Mandated Platform Transparency: Speech Regulation is in the Air Everywhere

By Jim Harper

Note: This post and all affiliated content are part of AEI’s Online Speech Project. To learn more about the project, click here.

I testified this week before the Senate Judiciary Committee’s Subcommittee on Privacy, Technology, and the Law on the subject of internet platform transparency. The hearing centered on draft legislation called the Platform Accountability and Transparency Act (PATA). We’re all for transparency, right?

I went there to emphasize the privacy consequences of broad disclosure. PATA would give the National Science Foundation and Federal Trade Commission (FTC) essentially limitless power to require platforms to share data with government-approved researchers. The FTC would create privacy and cybersecurity requirements for the data disgorged to researchers. The platforms disclosing the information and the researchers getting a hold of it would then be insulated from any liabilities if they complied with the FTC’s regulations.

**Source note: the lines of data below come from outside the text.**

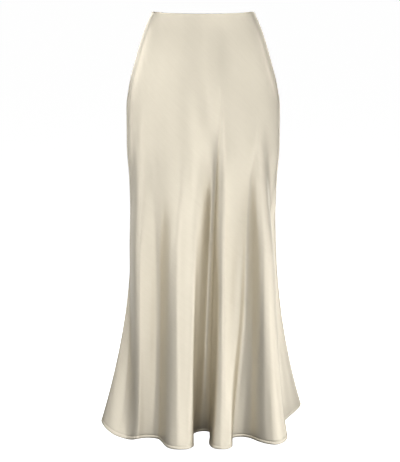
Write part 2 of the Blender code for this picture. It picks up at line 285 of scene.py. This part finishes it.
def satin(name, light, dark, roughness, metallic, thread_depth):
    """Satin on the cloth's own coordinates, in metres, with the warp on the bias."""
    finish = Finish(name, Metallic=metallic)
    flat = finish.node("ShaderNodeUVMap", {"uv_map": "cloth"}, {})
    streaks = finish.noise(finish.stretched(flat, BIAS, STREAKS), 3.0)
    slubs = finish.noise(finish.stretched(flat, BIAS, SLUBS))
    clouds = finish.noise(finish.stretched(flat, 0, CLOUDS))
    warp = finish.axis(finish.stretched(flat, BIAS, (1, 1, 1)), 0)
    ribs = (warp * (2 * pi / THREAD_PITCH)).maths("SINE")
    tone = streaks * 0.45 + slubs * 0.30 + clouds * 0.25
    finish.wear({
        "Base Color": finish.mixed(tone, dark, light),
        "Roughness": roughness - 0.05 + tone * 0.10,
        "Normal": finish.bump(ribs * 0.25 + streaks * 0.6 + slubs * 0.8, thread_depth),
    })
    return finish.material


SATIN_FACE = satin("champagne_satin_face", (0.82, 0.775, 0.68), (0.74, 0.695, 0.60),
                   0.45, 0.70, 0.00004)
SATIN_REVERSE = satin("champagne_satin_reverse", (0.80, 0.74, 0.63), (0.73, 0.67, 0.55),
                      0.58, 0.1, 0.00005)

# Front and back panels: the two cut pieces of the skirt. Their waist and hem edges
# are turned in and so are double, and their side edges roll in where they are sewn.
WALL = 0.0008
THINNEST = 0.0004          # the least wall where an edge rolls in
TURNED = 0.0018            # a turned edge: two layers and the air between them
WAIST_TURN = 0.009
HEM_TURN = 0.008
HEM_STITCH = 0.0066        # the hem's stitch line above the edge
PANEL_COLUMNS = 250
PANEL_ROWS = 150
MOUTH_GAP = 0.0040         # the zip's seam parts this far at the waist edge
MOUTH_DEPTH = 0.018
SEAM_GAP = 0.0003
# how the cloth rolls in at a seam: distances from it and depths there
SEAM_ROLL = [(0.0, 0.00070), (0.00015, 0.00036), (0.0004, 0.00012), (0.0009, 0.0)]
EDGE_COLUMNS = 9           # columns that close up towards a seam
EDGE_ROWS = 5              # rows round a turned edge
FLAT_MIDDLE = 0.7          # where a panel's middle is on the cloth's own coordinates
GROOVE, GROOVE_REACH = 0.00035, 0.0011     # the cloth pulled in at the hem's stitches
ROLL, ROLL_REACH = 0.00030, 0.002          # and the fold that stands out below them
PUCKER_DOWN, PUCKER_ROUND = 0.010, 0.009   # reach of a pucker
CREASE_STARTS, CREASE_ENDS = 0.35, 0.45    # shares of a crease that rise and die out

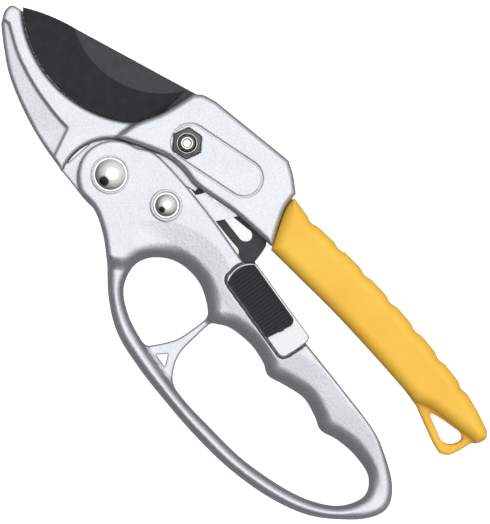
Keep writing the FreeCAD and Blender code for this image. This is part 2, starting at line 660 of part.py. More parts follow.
def pawl_plate(side, low, high):
    """One of the two bright plates that carry the ratchet pin."""
    body = new_body(f"pawl_plate_{side}")
    pad(body, "plate", low, high, outline(
        (-14.9, 18.0),
        ("curve", (-18.0, 14.6), (-23.7, 9.9)),
        ("curve", (-25.4, 6.8), (-27.2, 3.3)),
        ("curve", (-23.4, 2.0), (-19.2, 0.9)),
        ("arc", (-16.2, 1.9), (-15.1, 4.4)),
        ("curve", (-13.6, 9.0), (-10.3, 12.2), (-6.5, 15.2)),
        ("arc", (-5.9, 20.6), (-10.6, 22.7)),
        ("arc", (-13.8, 21.0), (-14.9, 18.0))))
    cut(body, "pivot_bore", low, high, circle("pawl_bore", PAWL))
    cut(body, "pin_bore", low, high, circle("pin_diameter", PIN))
    return body


def ratchet_pin():
    body = new_body("ratchet_pin", PIN)
    pad(body, "pin", "-pawl_outer", "pawl_outer", circle("pin_diameter"))
    return body


# ---------------------------------------------------------------- bolts and rivets

def pivot_bolt():
    """M5 bolt, its hexagonal head sunk in the back cheek."""
    body = new_body("pivot_bolt", BOLT)
    pad(body, "shank", "-bolt_head_seat", "bolt_end", circle("bolt_shank"))
    pad(body, "head", "-bolt_head_end", "-bolt_head_seat", hexagon("bolt_flats"))
    cut(body, "end_dimple", "bolt_end - dimple_depth", "bolt_end", circle("dimple"))


def hexagon(flats, turn=None, centre=None):
    """Draw a hexagon of a given width across its flats."""
    corner = SIZES[flats] / 3 ** 0.5
    middle = FreeCAD.Vector(*[SIZES[name] for name in centre]) if centre else FreeCAD.Vector()
    first = SIZES[turn] if turn else 0.0
    spin = [FreeCAD.Rotation(FreeCAD.Vector(0, 0, 1), first + 60 * index) for index in range(6)]
    points = [middle + rotation.multVec(FreeCAD.Vector(corner, 0)) for rotation in spin]
    return polygon([(point.x, point.y) for point in points])


def pivot_nut():
    body = new_body("pivot_nut", BOLT)
    pad(body, "nut", "nut_seat", "nut_end", hexagon("bolt_flats", "nut_turn"), circle("bolt_shank"))


def rivet(name, centre, shank, head, dome):
    """A round shank with a domed front head, and the domed cap closed over its back."""
    shank_radius = SIZES[shank] / 2
    head_radius = SIZES[head] / 2
    rim = SIZES["rim_depth"]
    inner = head_radius - SIZES["rim_width"]
    rise = SIZES[dome] - rim
    sphere = (inner ** 2 + rise ** 2) / (2 * rise)
    half_angle = math.asin(inner / sphere) / 2
    middle = sphere * math.sin(half_angle)
    middle_rise = rise - sphere * (1 - math.cos(half_angle))
    seat = SIZES["handle_half"]

    def dome_lines(side):
        level = seat * side
        ledge = level + rim * side
        return [("line", (head_radius, level), (head_radius, ledge), (inner, ledge)),
                ("arc", (middle, ledge + middle_rise * side), (0.0, ledge + rise * side))]

    turned(name, centre, outline(
        (0.0, -seat),
        ("line", (shank_radius, -seat), (shank_radius, seat)),
        *dome_lines(1),
        ("line", (0.0, -seat))))
    turned(f"{name}_cap", centre, outline((0.0, -seat), *dome_lines(-1), ("line", (0.0, -seat))))


# ---------------------------------------------------------------- springs

def torsion_spring(label, centre, wire, mean, turns, low, leg):
    """A close coil of round wire with one short straight leg at each end."""
    radius = SIZES[mean]
    thick = SIZES[wire]
    pitch = thick * SIZES["coil_spacing"]
    rise = pitch * SIZES[turns]
    # The legs leave the coil along its tangent at both ends
    start = FreeCAD.Vector(radius, 0, 0)
    finish = FreeCAD.Vector(radius, 0, rise)
    tail = Part.makeLine(start - FreeCAD.Vector(0, leg, 0), start)
    tip = Part.makeLine(finish, finish + FreeCAD.Vector(0, leg, 0))
    coil = Part.makeHelix(pitch, rise, radius)
    path = Part.Wire([tail, *coil.Edges, tip])
    section = Part.makeCircle(thick / 2, start - FreeCAD.Vector(0, leg, 0), FreeCAD.Vector(0, 1, 0))
    solid = path.makePipeShell([Part.Wire(section)], True, True)
    item = doc.addObject("Part::Feature", label)
    item.Shape = solid
    place(item, label, centre, None, low)


# ---------------------------------------------------------------- the whole tool

frame_casting()
grip_sleeve()
blade()
pivot_bolt()
pivot_nut()
ring("pivot_bushing", BOLT, "bushing_outer", "bolt_bore", "-bushing_half", "bushing_half")
ring("blade_washer_front", BOLT, "washer_outer", "bushing_hole", "washer_inner_face", "washer_outer_face")
ring("blade_washer_back", BOLT, "washer_outer", "bushing_hole", "-washer_outer_face", "-washer_inner_face")
loop_handle()
rivet("handle_rivet", RIVET, "rivet_shank", "rivet_head", "rivet_dome")
ring("thrust_washer_front", RIVET, "thrust_outer", "rivet_bore", "thrust_inner_face", "thrust_outer_face")
ring("thrust_washer_back", RIVET, "thrust_outer", "rivet_bore", "-thrust_outer_face", "-thrust_inner_face")
torsion_spring("return_spring", RIVET, "spring_wire", "spring_mean", "spring_turns", "spring_floor", 6.5)
pawl_plate("front", "pawl_inner", "pawl_outer")
pawl_plate("back", "-pawl_outer", "-pawl_inner")
ratchet_pin()
rivet("pawl_rivet", PAWL, "pawl_shank", "pawl_head", "pawl_dome")
ring("pawl_spacer", PAWL, "spacer_outer", "pawl_bore", "-spacer_half", "spacer_half")
torsion_spring("pawl_spring", PAWL, "pawl_wire", "pawl_mean", "pawl_turns", "pawl_floor", 1.5)
lock_saddle()
lock_button("front", "button_inner", "button_outer")
lock_button("back", "-button_outer", "-button_inner")
lock_tongue()
lock_studs()

doc.recompute()
broken = [item.Label for item in doc.Objects if {"Invalid", "Error"} & set(item.State)]
broken += [item.Label for item in subparts if item.Shape.isNull() or not item.Shape.isValid()]
if broken:
    raise RuntimeError(f"these failed: {broken}")
os.makedirs("parts", exist_ok=True)
for item in subparts:
    item.Shape.exportStep(f"parts/{item.Label}.step")
    print(item.Label, len(item.Shape.Solids), round(item.Shape.Volume, 1), item.Shape.BoundBox)
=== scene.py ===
import math

import bpy
import numpy as np
from mathutils import Matrix, Vector


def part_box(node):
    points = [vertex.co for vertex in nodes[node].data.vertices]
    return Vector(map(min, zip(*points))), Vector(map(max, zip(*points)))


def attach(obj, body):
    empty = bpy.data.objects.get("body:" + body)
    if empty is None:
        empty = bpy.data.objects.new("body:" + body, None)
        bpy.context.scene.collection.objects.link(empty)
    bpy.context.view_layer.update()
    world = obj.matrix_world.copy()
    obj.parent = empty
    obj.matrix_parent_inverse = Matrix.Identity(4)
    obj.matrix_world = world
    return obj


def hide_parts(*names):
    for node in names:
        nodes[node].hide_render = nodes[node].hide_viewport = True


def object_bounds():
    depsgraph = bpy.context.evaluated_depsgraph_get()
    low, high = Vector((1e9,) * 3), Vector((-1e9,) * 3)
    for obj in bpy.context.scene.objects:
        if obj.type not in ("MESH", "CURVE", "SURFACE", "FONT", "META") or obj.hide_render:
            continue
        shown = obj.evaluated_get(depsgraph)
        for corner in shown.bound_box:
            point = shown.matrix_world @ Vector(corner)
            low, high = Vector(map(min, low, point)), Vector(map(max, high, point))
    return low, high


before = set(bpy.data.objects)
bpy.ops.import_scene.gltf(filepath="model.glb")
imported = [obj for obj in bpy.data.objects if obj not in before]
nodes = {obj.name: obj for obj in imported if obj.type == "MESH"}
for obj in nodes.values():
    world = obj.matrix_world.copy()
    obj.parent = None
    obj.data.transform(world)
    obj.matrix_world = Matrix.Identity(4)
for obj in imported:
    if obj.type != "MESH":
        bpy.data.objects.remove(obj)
cad_low, cad_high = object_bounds()

# Outlines below are in millimetres, in the tool's drawing plane: the blade bolt's
# centre is at BOLT, +X runs towards the jaw's tip and +Y towards the loop handle.
MM = 0.001
BOLT = (0.1, 0.5)
RIVET = (8.45, 24.8)
PAWL = (-10.15, 18.0)
LOCK = (-40.0, 14.8)
LOCK_TILT = math.radians(-5.4)
LOCK_TRAVEL = 6.0
STUDS = (-15.3, -9.3)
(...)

Jim Harper testifying before the Senate Judiciary Committee’s Subcommittee on Privacy, Technology, and the Law on May 4, 2022.

Privacy is a real issue, though, because part of privacy’s
essence is having control of information about oneself. When the government
takes information someone has deposited with a platform pledged to protect
privacy and gives it to someone else acting under a different set of rules,
that divestiture of control itself arguably violates privacy.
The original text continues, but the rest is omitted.